Este tratamento da narrativa, que desta forma deveria se tornar muito mais implícita (e podemos, mais uma vez, lembrar Hans Staden como um outro exemplo semelhante), certamente exige um domínio de noções muito pouco práticas e muito mais "sensoriais", como ritmo, fluência e rigor. E aqui, Fresnot revela ainda algumas limitações, menos por incompetência e muito mais porque sua aposta é realmente bastante alta e corajosa. O filme acaba escapando do controle em vários momentos, e escorrega numa certa falta de consistência que faz o espectador acabar recorrendo a uma necessidade de elementos mais "clássicos": a identificação/empatia com os personagens é pouca (mesmo Oribela nunca se aproxima do espectador – o filme em alguns momentos assume uma certa primeira pessoa no seu olhar de forasteira, mas o abandona em tantos outros), e por isso mesmo a conexão com o drama que se desenrola na tela acaba menor do que o desejado. Na tentativa ousada de ser anti-espetacular, o filme acaba caindo em muitos momentos na frieza, menos na analítica e mais na distanciada. Para uma história que nasce de atos muito pouco racionais, e sim altamente instintivos e violentos, a indiferença de quem assiste nunca é boa.

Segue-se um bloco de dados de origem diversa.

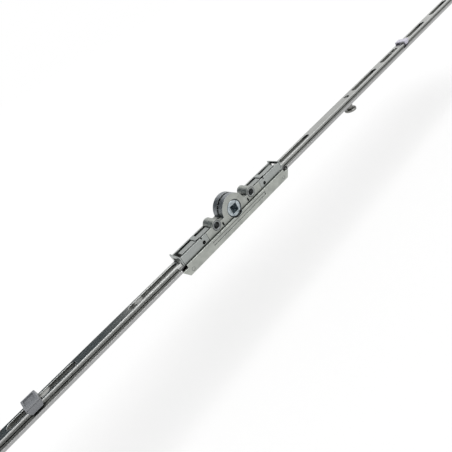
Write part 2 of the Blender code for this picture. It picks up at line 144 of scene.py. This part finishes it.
def shade_corners_and_wear_edges(tree, clean, rounded, corner_shade, worn_highlit_edge, corner_mm, open_at=0.8):
    """The clean colour, darkened by painted shade in corners, and lightened on the edges by wear
    and a painted highlight.
    """
    buried_at = 0.25
    # How far the rounded normal leans from the flat one, as a cosine.
    full_lean = 0.86
    first_lean = 0.985
    most_lightening = 0.7
    # Painted shade: the colour darkens where near surfaces close the point in, in corners, recesses
    # and gaps between parts.
    corner = add(
        tree,
        "ShaderNodeAmbientOcclusion",
        {"samples": CORNER_SAMPLES, "Distance": corner_mm * MM},
    )
    open_air = add(
        tree,
        "ShaderNodeMapRange",
        {"From Min": buried_at, "From Max": open_at, "To Min": 0.0, "To Max": 1.0},
        {"Value": corner.outputs["AO"]},
    )
    flat = add(tree, "ShaderNodeNewGeometry").outputs["True Normal"]
    lean = add(tree, "ShaderNodeVectorMath", {"operation": "DOT_PRODUCT"}, {0: rounded, 1: flat})
    edge = add(
        tree,
        "ShaderNodeMapRange",
        {"From Min": full_lean, "From Max": first_lean, "To Min": most_lightening, "To Max": 0.0},
        {"Value": lean.outputs["Value"]},
    )
    # Wear and a painted highlight: the rounded edges are lightened.
    edge_lightened = add(
        tree,
        "ShaderNodeMix",
        {"data_type": "RGBA", 7: linear(worn_highlit_edge)},
        {0: edge.outputs["Result"], 6: clean},
    )
    in_shade = add(
        tree,
        "ShaderNodeMix",
        {"data_type": "RGBA", 6: linear(corner_shade)},
        {0: open_air.outputs["Result"], 7: edge_lightened.outputs[2]},
    )
    return in_shade.outputs[2]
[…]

No entanto, o que não se deve perder de vista nunca é que Desmundo, mesmo aonde erra, erra justamente por querer alcançar bastante. E, afinal, é sempre melhor lidar com isso do que com a completa falta de ousadia e com a obviedade. Quando acerta (e isso acontece várias vezes, como nas cenas finais ou na introdução à vila), Desmundo é muitíssimo interessante.